PARA SEMPRE TE AMAREI. 
ANA MARIA RIBAS BERNARDELLI.
 
Todo domingo é assim: uma dia em que preciso escrever. Um dia em que em algum lugar do mundo deve estar havendo um equívoco. Porque vocês todos somem- vão para onde vocês? - e eu apareço.
 
Para onde vão vocês aos domingos?
 
- Vão para a praia? Aqui não tem.
- Vão para os shopings? Aqui não tem.
- Vão para os teatros? Aqui não tem.
- Vão para a casa da mãe? Aqui não tem.
 
Mas também não faz a mínima diferença. Escreverei  para uns poucos perdidos num domingo sujo.
 
Ou limpo. Já limpei todos os cocôs dos cachorros em volta da piscina porque hoje Nalva não vem. Hoje também é dia de lembrar a falta que Nalva me faz, e o aumento de salário que ela merece, mas que o presidente Lula não reconhece.  Eu não posso ser mais reconhecida do que o presidente, porque ele é a autoridade máxima.
 
Domingo é dia de Maria mas também pode ser dia de Amadeu. Amadeu Bernardelli. Hoje amanheci com saudades dele: personalidade caricata e muito intrigante. Poucos dias antes de morrer, estávamos os dois no hospital, ele com o braço magro todo furado por inúmeras agulhadas, o rosto abatido,  a alma ainda procurando alento;
 
-Ana, eu vou te explicar o que é a morte. – Ele me disse olhando ora para mim, ora para o azul do céu, que aparecia em nesgas pela cortina do quarto hospitalar.  
-Explique, então.
- A morte é assim como se o cabra estivesse muito cansado depois de um longo dia de trabalho. Daqueles lá na fazenda, carregando saco. E aí, sem mais nem menos, ele deita, dorme e quando acorda, pergunta: mas já amanheceu? A morte é isso.
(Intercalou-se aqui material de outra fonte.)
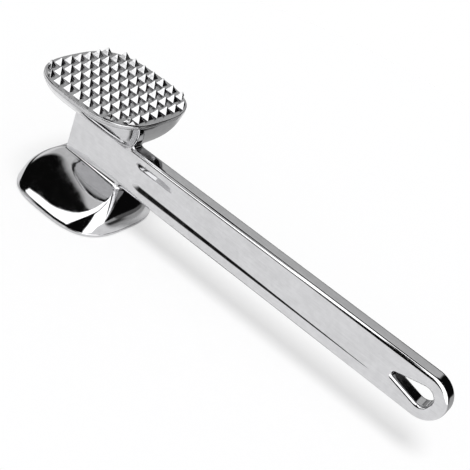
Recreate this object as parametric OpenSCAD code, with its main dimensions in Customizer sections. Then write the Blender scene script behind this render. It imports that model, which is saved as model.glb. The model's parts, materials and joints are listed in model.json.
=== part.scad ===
// Two-faced meat mallet: one spiked face, one smooth face, and a flat bar handle.
// The mallet stands on its smooth face. X runs along the handle, Z points out of the spiked face.
// The origin is the centre of the smooth face. All sizes are in millimetres.

/* [Striking faces] */
// Width of each striking face, along the handle and across it
face_w = 57.6; // [48:0.2:76]
// Squareness of the face outline: 2 is a circle, larger is squarer
face_power = 3; // [2:0.1:6]
// Height of the upright edge band round each face
face_t = 1.8; // [1:0.1:4]
// Distance between the smooth face and the ground under the spikes
head_span = 60.8; // [52:0.2:90]

/* [Heads] */
// How far the bar and the narrow ends of the heads reach in front of the face centre
neck_front = 15.2; // [10:0.2:20]
// How far the narrow ends of the heads reach behind the face centre, towards the handle
neck_back = 17.4; // [12:0.2:20]
// Swell of the heads in side view: 1 is a straight cone, larger is rounder
swell_side = 1.5; // [1.1:0.05:2.5]
// Swell of the heads in end view: 1 is a straight cone, larger is rounder
swell_end = 1.2; // [1.1:0.05:2.5]
// Squareness of the narrow ends of the heads, where they meet the bar
neck_power = 10; // [4:1:16]
// Radius of the fillet between each head and the handle
root_r = 3; // [1:0.1:6]

/* [Spikes] */
// Distance from one spike to the next
spike_pitch = 6; // [5:0.1:9]
// Rows of spikes each way
spike_rows = 9; // [5:2:11]
// Width of a spike at its foot
spike_base = 4; // [2.5:0.1:4.6]
// Width of the blunt tip of a spike
spike_tip = 0.3; // [0.1:0.1:1]
// Height of a spike
spike_h = 2.9; // [1.5:0.1:5]
// Plain border between the spikes and the edge of the face
spike_border = 0.9; // [0.4:0.1:3]

/* [Handle] */
// Thickness of the bar
bar_t = 8; // [6:0.1:12]
// Height of the bar
bar_h = 21.8; // [16:0.2:30]
// Distance from the face centre to the tip of the handle
reach = 194; // [150:1:260]
// Radius of the handle's rounded long edges and tip edge
edge_r = 1.2; // [0.4:0.1:2.5]

/* [Grip panels] */
// Height of the sunk panel on each side of the handle
panel_w = 10.6; // [6:0.2:13]
// Depth of the panel at its deep end, next to the heads
panel_depth = 1; // [0.4:0.1:2]
// Distance from the heads' fillets to the deep end of the panel
panel_gap = 3.6; // [2:0.2:20]
// Distance from the shallow end of the panel to the hanging hole
panel_end_gap = 6.4; // [3:0.2:20]

/* [Hanging hole] */
// Radius of the hole's wide end
hole_r = 4.6; // [3:0.1:6]
// Radius of the hole's narrow end
hole_nose_r = 2; // [1:0.1:2.8]
// Distance between the centres of the two ends
hole_len = 12.2; // [8:0.2:20]

/* [Hidden] */

// Points round a section of a head, and sections from its narrow end to its edge band
section_points = 64;
section_rings = 14;
// Overcut of every hole and sunk panel, so that no face is left in a cut's plane
overcut = 1;
$fn = 96;

mid_z = head_span / 2;
bar_top = mid_z + bar_h / 2;
head_h = mid_z - bar_h / 2 - face_t;
tip_r = bar_h / 2;
tip_x = reach - tip_r;
nose_x = tip_x - hole_len;
neck_end = neck_back + root_r;
panel_x0 = neck_end + panel_gap;
panel_x1 = nose_x - hole_nose_r - panel_end_gap;
panel_tilt = atan(panel_depth / (panel_x1 - panel_x0));

// A rounded square that is 2 a by 2 b wide about cx, as points at even angles
function squircle(a, b, power, cx = 0) = [
    for (k = [0 : section_points - 1])
        let (t = 360 * k / section_points,
             s = pow(pow(abs(cos(t)), power) + pow(abs(sin(t)), power), -1 / power))
        [cx + a * s * cos(t), b * s * sin(t)]
];

// Share of the way from the narrow end (0) to the edge band (1) at height h, also 0 to 1
function swell(h, power) = pow(1 - pow(1 - h, power), 1 / power);

// How far the fillet on the handle's side stands out of a head at height h
function root_flare(h) =
    let (gap = root_r - min(h * head_h, root_r))
    root_r - sqrt(root_r * root_r - gap * gap);

// Outline of a head at height h, where 0 is on the bar and 1 is at the edge band
function head_section(h) =
    let (half = face_w / 2,
         side = swell(h, swell_side),
         end = swell(h, swell_end),
         front = neck_front + (half - neck_front) * side,
         back = neck_back + (half - neck_back) * side + root_flare(h),
         width = bar_t / 2 + (half - bar_t / 2) * end,
         power = face_power + (neck_power - face_power) * pow(1 - h, 2))
    squircle((front + back) / 2, width, power, (back - front) / 2);

// A closed solid through a list of outlines at a list of heights, lowest first
module loft(outlines, heights) {
    n = len(outlines[0]);
    last = len(outlines) - 1;
    rings = [for (r = [0 : last]) for (p = outlines[r]) [p[0], p[1], heights[r]]];
    centres = [for (r = [0, last]) [0, 0, heights[r]]];
    first_centre = len(rings);
    faces = [for (k = [0 : n - 1])
        let (next = (k + 1) % n, top = last * n)
        each concat(
            [[k, next, first_centre], [top + next, top + k, first_centre + 1]],
            [for (r = [0 : last - 1])
                let (a = r * n + k, b = r * n + next)
                each [[a, a + n, b], [b, a + n, b + n]]])];
    polyhedron(concat(rings, centres), faces, convexity = 4);
}

module face_outline(border = 0) {
    half = face_w / 2 - border;
    polygon(squircle(half, half, face_power));
}

// A head from the bar at height 0 up to the edge band
module head_block() {
    steps = [for (r = [0 : section_rings]) pow(r / section_rings, 2)];
    loft([for (h = steps) head_section(h)], [for (h = steps) h * head_h]);
}

// A square spike with a blunt tip, standing on height 0
module spike() {
    rotate([0, 0, 45])
        cylinder(h = spike_h, d1 = spike_base * sqrt(2), d2 = spike_tip * sqrt(2), $fn = 4);
}

// True where a spike's centre lies inside the border of the face
function spike_fits(x, y) =
    let (half = face_w / 2 - spike_border)
    pow(abs(x) / half, face_power) + pow(abs(y) / half, face_power) < 1;

module spike_field() {
    first = -(spike_rows - 1) / 2;
    intersection() {
        union()
            for (i = [0 : spike_rows - 1], j = [0 : spike_rows - 1]) {
                x = (first + i) * spike_pitch;
                y = (first + j) * spike_pitch;
                if (spike_fits(x, y)) translate([x, y, 0]) spike();
            }
        translate([0, 0, -overcut])
            linear_extrude(spike_h + 2 * overcut) face_outline(spike_border);
    }
}

// The bar's straight part, with its long edges rounded
module bar_grip() {
    length = tip_x - neck_end;
    translate([neck_end, -bar_t / 2, -bar_h / 2 + edge_r])
        cube([length, bar_t, bar_h - 2 * edge_r]);
    translate([neck_end, -bar_t / 2 + edge_r, -bar_h / 2])
        cube([length, bar_t - 2 * edge_r, bar_h]);
    for (side = [-1, 1], level = [-1, 1])
        translate([neck_end, side * (bar_t / 2 - edge_r), level * (bar_h / 2 - edge_r)])
            rotate([0, 90, 0]) cylinder(h = length, r = edge_r);
}

// The bar's round tip, with its edge rounded to the same radius
module bar_tip() {
    translate([tip_x, 0, 0])
        rotate([90, 0, 0])
            rotate_extrude() {
                translate([0, -bar_t / 2]) square([tip_r - edge_r, bar_t]);
                translate([0, -bar_t / 2 + edge_r]) square([tip_r, bar_t - 2 * edge_r]);
                for (side = [-1, 1])
                    translate([tip_r - edge_r, side * (bar_t / 2 - edge_r)]) circle(edge_r);
            }
}

// The sunk panel on the side that faces -Y: deep next to the heads, fading out before the hole
module panel_cut() {
    length = panel_x1 - panel_x0;
    translate([panel_x1, -bar_t / 2, 0])
        rotate([0, 0, -panel_tilt])
            rotate([90, 0, 0])
                linear_extrude(panel_depth + overcut) {
                    translate([-length + panel_w / 2, 0]) circle(d = panel_w);
                    translate([-length + panel_w / 2, -panel_w / 2])
                        square([length + overcut, panel_w]);
                }
}

// The tear-shaped hanging hole: two round ends joined by the lines that touch both
module hanging_hole() {
    lean = asin((hole_r - hole_nose_r) / hole_len);
    wide = hole_r * [-sin(lean), cos(lean)];
    narrow = hole_nose_r * [-sin(lean), cos(lean)] - [hole_len, 0];
    translate([tip_x, bar_t / 2 + overcut, 0])
        rotate([90, 0, 0])
            linear_extrude(bar_t + 2 * overcut) {
                circle(hole_r);
                translate([-hole_len, 0]) circle(hole_nose_r);
                polygon([wide, narrow, [narrow[0], -narrow[1]], [wide[0], -wide[1]]]);
            }
}

module handle_bar() {
    color("silver")
        translate([0, 0, mid_z])
            difference() {
                union() {
                    translate([-neck_front, -bar_t / 2, -bar_h / 2])
                        cube([neck_front + neck_end, bar_t, bar_h]);
                    bar_grip();
                    bar_tip();
                }
                panel_cut();
                mirror([0, 1, 0]) panel_cut();
                hanging_hole();
            }
}

module smooth_head() {
    color("darkgray")
        translate([0, 0, mid_z - bar_h / 2]) mirror([0, 0, 1]) head_block();
}

module smooth_face_plate() {
    color("gainsboro") linear_extrude(face_t) face_outline();
}

module spiked_head() {
    color("darkgray") translate([0, 0, bar_top]) head_block();
}

module spiked_face_plate() {
    color("gainsboro") {
        translate([0, 0, head_span - face_t]) linear_extrude(face_t) face_outline();
        translate([0, 0, head_span]) spike_field();
    }
}

handle_bar();
smooth_head();
smooth_face_plate();
spiked_head();
spiked_face_plate();
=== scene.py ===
import json
import math

import bpy
import numpy as np
from mathutils import Matrix, Vector
from mathutils.bvhtree import BVHTree


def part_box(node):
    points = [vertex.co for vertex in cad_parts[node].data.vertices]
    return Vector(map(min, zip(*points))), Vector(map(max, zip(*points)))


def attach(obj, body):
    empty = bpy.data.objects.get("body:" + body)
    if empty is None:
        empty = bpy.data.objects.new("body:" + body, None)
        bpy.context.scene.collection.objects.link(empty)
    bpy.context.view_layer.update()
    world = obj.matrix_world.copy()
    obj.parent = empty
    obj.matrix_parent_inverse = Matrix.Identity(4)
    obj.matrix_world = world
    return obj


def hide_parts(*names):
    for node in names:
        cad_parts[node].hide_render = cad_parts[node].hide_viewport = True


# Two-faced meat mallet of polished cast aluminium, standing on its smooth face.
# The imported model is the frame: X runs along the handle, Z points out of the spiked face.
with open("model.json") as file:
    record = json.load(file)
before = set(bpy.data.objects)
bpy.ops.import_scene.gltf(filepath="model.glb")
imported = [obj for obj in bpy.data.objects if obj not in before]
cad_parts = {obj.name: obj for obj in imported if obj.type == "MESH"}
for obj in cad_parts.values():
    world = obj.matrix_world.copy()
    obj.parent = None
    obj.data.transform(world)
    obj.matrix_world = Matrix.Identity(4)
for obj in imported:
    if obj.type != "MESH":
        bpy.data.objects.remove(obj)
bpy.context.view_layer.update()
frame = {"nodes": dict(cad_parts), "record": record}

# ---------------------------------------------------------------- camera and image points
PHOTO_W, PHOTO_H = 470, 470
CAMERA_POSITION = (0.218553, -0.302552, 0.254641)
CAMERA_AIM = (0.080907, 0.0, 0.035159)
CAMERA_ROLL_DEG = 23.206
CAMERA_LENS_MM = 71.42
CAMERA_SENSOR_MM = 36.0
CAMERA_SHIFT = (0.0, 0.0)

# Pixels of the photograph: x to the right, y down.
IMAGE_POINTS = {
    "left_x": (15.0, 180.0),
    "right_x": (454.5, 394.0),
    "top_y": (107.5, 47.5),
    "bottom_y": (428.0, 421.5),
    "spiked_rim_left": (45.3, 70.0),
    "spiked_rim_right": (187.5, 104.5),
    "web_top_front": (76.0, 111.0),
    "web_bottom_front": (66.0, 146.5),
    "lower_neck_corner": (116.0, 187.0),
    "lower_head_bottom": (95.0, 237.5),
    "panel_start": (129.5, 179.5),
    "panel_fade": (368.0, 369.0),
    "hole_narrow_end": (387.0, 373.0),
    "hole_wide_end": (432.0, 401.0),
}

# ---------------------------------------------------------------- sizes, in millimetres
MM = 0.001


def box_mm(node):
    """Lowest and highest corner of a CAD node, in millimetres."""
    low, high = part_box(node)
    return np.array(low) / MM, np.array(high) / MM


bar_low, bar_high = box_mm("handle_bar")
plate_low, plate_high = box_mm("smooth_face_plate")
spikes_high = box_mm("spiked_face_plate")[1]
hole_mount = next(m for m in frame["record"]["mounts"] if m["name"] == "hanging_hole")

FACE_HALF = plate_high[0]
BAND_H = plate_high[2] - plate_low[2]
MID_Z = (bar_low[2] + bar_high[2]) / 2
BAR_HALF_H = (bar_high[2] - bar_low[2]) / 2
BAR_HALF_T = bar_high[1]
NECK_FRONT = -bar_low[0]
REACH = bar_high[0]
TIP_X = hole_mount["pos_m"][0] / MM
GROUND_Z = 2 * MID_Z
HEAD_H = MID_Z - BAR_HALF_H - BAND_H
SPIKE_H = spikes_high[2] - GROUND_Z

# Squareness of a head's outline at its face and at the neck, the neck's end next to the grip, and
# how a head widens from neck to face, along the handle and across it.
FACE_POWER = 3.0
NECK_POWER = 10.0
NECK_BACK = 17.4
SWELL_ALONG = 1.5
SWELL_ACROSS = 1.2
# Rounding of the bar's long edges, the neck's front and a face's rim, and a head's root fillet.
EDGE_R = 2.0
FRONT_EDGE_R = 0.45
RIM_R = 0.55
FILLET_FRONT, FILLET_BACK = 0.6, 2.3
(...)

- E quando será o amanhecer? – eu instigo a resposta só para ter a máxima certeza  de que ele, finalmente, compreendeu tudo.
- O amanhecer será quando Jesus voltar.
 
Ele sabia! Com toda a irreverência que o acompanhou em vida, ele sabia dessa delicadeza que me parecia tão impossível de se saber no mundo dos que apenas vivem.  
 
Era também um cara de surpresas brutas. Que por mais brutas que fossem, vinham sempre acompanhas de humor.
 
Um dia, bate-lhe na porta, um mendigo. Que não era assim bem um mendigo, mas um cidadão cansado do trabalho, espreitando a mendicância. Homem forte, parrudo.
 
 Amadeu Bernardelli atende o homem lá da rede, deitado na varanda. O homem começa a desfiar uma história comprida, como prefácio para o pedido. Meu sogro, levemente irritado com a história forjada, e mais irritado ainda com o seu descanso interrompido, propõe  ao sujeito a seguinte questão:
 
- Se você parar a sua história por aí, leva cincão, se continuar, leva hum  só. E tirando do bolso os 5 reais, despachou o sujeito, rua afora.
 
Num dia de muita dor para mim, ele me disse chorando muito:
 
- Por que ele e não eu?  Em toda uma vida foi a primeira vez que vi meu sogro chorar. Nem mesmo quando teve a perda  da sua prória cria, ele chorou. Mas naquele dia, já devidamente surrado pela vida, alquebrado pelo peso dos anos,  meu sogro chorou.
 
Mas essa lembrança não é puramente minha, é uma lembrança compartilhada com outros afetos.
 
A lembrança mais pura, aquela que ficou sendo puramente minha,  foi no dia em que eu estava aprendendo a andar de bicicleta, levantando e caindo, levantando de novo para cair de novo, toda ralada, a molecada atrás de mim, alarido de festa em plena rua, e ele passou, parou, avaliou o meu comportamento, e  disse-me assim:
 
- “Se eu fosse, pelo menos 20 anos mais novo, e não fosse seu sogro, você não seria a minha nora.”
 
 O tom era de quem finge estar irritado, mas nas linhas e nas entrelinhas, ele esparramou-se  em  um amor tão delicado! Que eu fiquei comovida e até agora me comovo. Ele estava dizendo que se casaria comigo!  
 
Aquilo foi tão grande para mim, que dali até a sua morte, a minha resposta em atos concretos de vida,  foi assim:
 
- “Eu também te amo, seu Amadeu. Para sempre te amarei.”